Marcin Cieslak, Poland
Immediately after winning a bronze medal in the 200 fly in Singapore (as well as missing bronze in the 100 fly by .01), Cieslak traveled to Gainesville, Fla., to start his career at the University of Florida. After three years of getting oh-so-close to capturing NCAA titles, Cieslak found himself on top of the podium twice this year, winning the 200 IM and 100 fly in dramatic fashion. In 2012, Cieslak made his Olympic debut, placing 19th in the 200 fly finals. After his short course yards swims this past March, Cieslak should not be counted out for multiple medals at this summer's European championships.
Kaitlyn Jones, USA
The Americans were not a major force at the 2010 Youth Olympics, where Kaitlyn Jones won the sole gold medal for the Americans. Her 2:14.53 in the 200 IM was cause for celebration for the Delaware native, who would make another big statement in the 200 IM in 2013. At the Delaware high school championships, Jones broke the independent national high school record in the 200 IM, the second of three people to do so during the 2012-2013 high school season. She's now a freshman at Virginia and wrapped up her season with a 10th-place finish in the 200 IM at the NCAA championships.
Chad Le Clos, South Africa
The most famous name of all the 2010 alumni, Le Clos was a couple of months away from becoming an international star. Not many thought the YOG winner of the 200 IM and three-time silver medalist (400 free, 100 fly, 200 fly) would be standing on top of the podium in the 200 fly and 400 IM at the Commonwealth Games in October.

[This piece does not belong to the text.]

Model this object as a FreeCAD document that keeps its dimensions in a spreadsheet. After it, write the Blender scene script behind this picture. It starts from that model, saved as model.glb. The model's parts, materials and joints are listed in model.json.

Though Le Clos began to creep into the conversation for medals at the 2012 Olympics, Le Clos never publicly claimed he was aiming for medals in 2012. The Rio Games in 2016 were his focus, he said in the weeks and months leading up to London. That all changed when he out-touched Michael Phelps for gold in the 200 fly by five hundredths of a second, then tied for silver in the 100 fly. Le Clos has become a national hero in South Africa and continues to lead the world in the butterfly events, taking the 100 and 200 butterflys at the 2013 world championships. Le Clos will serve as Youth Olympic Games ambassador this year, likely proving to the teens in attendance that hard work and determination can make any goal possible.
Cristian Quintero, Venezuela
Like Cieslak, Quintero was always on the cusp of winning NCAA titles, finally getting his hand on the wall first in 2014 in the 500 freestyle for the University of Southern California. In 2010, Quintero took silver in the 200 free, bronze in the 400 free and was a finalist in the 50 and 100 freestyles.

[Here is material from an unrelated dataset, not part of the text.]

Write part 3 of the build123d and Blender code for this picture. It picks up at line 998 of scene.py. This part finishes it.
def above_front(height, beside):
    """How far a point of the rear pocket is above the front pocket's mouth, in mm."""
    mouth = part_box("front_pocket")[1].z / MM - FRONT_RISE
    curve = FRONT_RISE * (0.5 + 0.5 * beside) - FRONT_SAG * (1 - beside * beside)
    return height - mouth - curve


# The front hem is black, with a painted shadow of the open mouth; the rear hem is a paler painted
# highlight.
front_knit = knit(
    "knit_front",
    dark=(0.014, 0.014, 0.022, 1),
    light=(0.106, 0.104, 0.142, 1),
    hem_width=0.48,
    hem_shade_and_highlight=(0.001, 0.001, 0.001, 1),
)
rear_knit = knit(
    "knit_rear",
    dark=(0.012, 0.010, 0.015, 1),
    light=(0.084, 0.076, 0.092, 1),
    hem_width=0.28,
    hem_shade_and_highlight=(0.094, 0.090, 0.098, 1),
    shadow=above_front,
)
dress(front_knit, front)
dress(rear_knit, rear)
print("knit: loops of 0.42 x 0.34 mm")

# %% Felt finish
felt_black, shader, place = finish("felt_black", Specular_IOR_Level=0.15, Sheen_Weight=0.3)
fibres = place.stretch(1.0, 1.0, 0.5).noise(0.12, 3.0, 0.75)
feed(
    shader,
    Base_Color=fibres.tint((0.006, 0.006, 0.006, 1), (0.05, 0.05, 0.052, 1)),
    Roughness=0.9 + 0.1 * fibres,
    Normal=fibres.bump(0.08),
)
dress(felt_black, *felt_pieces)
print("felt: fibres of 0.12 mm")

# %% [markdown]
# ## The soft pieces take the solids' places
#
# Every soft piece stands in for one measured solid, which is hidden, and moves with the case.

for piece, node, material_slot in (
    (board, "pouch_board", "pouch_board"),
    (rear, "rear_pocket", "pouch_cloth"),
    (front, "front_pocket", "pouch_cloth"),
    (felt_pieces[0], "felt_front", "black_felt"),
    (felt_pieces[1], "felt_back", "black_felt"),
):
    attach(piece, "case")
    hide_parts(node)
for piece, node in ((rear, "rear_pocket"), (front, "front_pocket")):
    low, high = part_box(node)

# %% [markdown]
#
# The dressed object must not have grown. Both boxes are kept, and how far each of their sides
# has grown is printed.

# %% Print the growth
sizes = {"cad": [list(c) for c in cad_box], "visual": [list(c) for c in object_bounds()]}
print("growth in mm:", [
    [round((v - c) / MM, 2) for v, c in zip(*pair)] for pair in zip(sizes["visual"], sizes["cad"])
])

Velimir Stjepanovic, Serbia
A silver medalist in the 100 free and bronze medalist in the 100 fly at the 2010 Youth Olympics, Stjepanovic branched out to the longer butterfly race in 2012 and reaped big benefits. He was no worse than fourth for the first two-thirds of the 200 butterfly final at the 2012 Olympics, but faded to sixth.
Tang Yi, China
Tang was the most successful swimmer at the Youth Olympics in 2012, winning the 50, 100 and 200 freestyles as well as helping China win gold in the women's 400 free relay and both mixed relays. The following year she played a vital role on relays at the 2013 world championships, swimming freestyle on the silver medal-winning medley relay and the anchor leg on the 800 free relay that won bronze. At the London Olympics, Tang was a darkhorse for a medal in the 100 free, and followed through with a bronze medal.
Kenneth To, Australia
To is known today as an extremely versatile swimmer, and he showed off his range in 2010 with six medals for Australia. In addition to collecting silver in the 50 free, he was also the runner-up in the 200 IM and bronze medalist in the 100 free. He also helped Australia win the 400 medley relay with a strong butterfly leg and was on the medal-winning 400 free relay and mixed 400 medley relay. The following year, To found himself in the final of the 200 IM at the world championships but could not back that up with a spot on the Australian Olympic team. To was a prominent fixture on the FINA World Cup circuit, winning the men's overall title in 2012 and raking in thousands of dollars in 2013. He's set to make some noise at the Commonwealth Games and Pan Pacific championships this summer.
Tera van Beilen, Canada
A gold medal in the 100 breast at the 2010 Youth Olympics helped start a strong career for van Beilen, who qualified for the Canadian Olympic team in both breaststrokes. She just missed out on making the 100 breast final in London, losing to Alia Atkinson in a swimoff. She's set to represent Canada this summer at the Commonwealth Games and Pan Pacific championships.
Christian vom Lehn, Germany
One year after helping Germany win bronze in the 400 medley relay at the Youth Olympics, vom Lehn had a silver medal hanging from his neck at the 2011 world championships. Vom Lehn dropped an amazing seven seconds off his 200 breast time that got him fourth at the YOG to earn that silver medal in the 200 breast in Shanghai. Vom Lehn made the semifinals of the 200 breast at the 2012 Olympics and 2013 worlds but was unable to advance to the championship final.
Daryna Zevina, Ukraine
Zevina won three medals at the Youth Olympics, taking the gold in the 100 back as well as silver in the 50 and bronze in the 200. The following year, she was a major force at the 2011 world junior championships as the champion in all three backstroke distances. Her most impressive performances were at the short course European championships, where she won the 100 and 200 backstrokes at the 2011 and 2012 meets. Her first medal at a major senior-level meet was bronze in the 200 back at the short course world championships in 2012.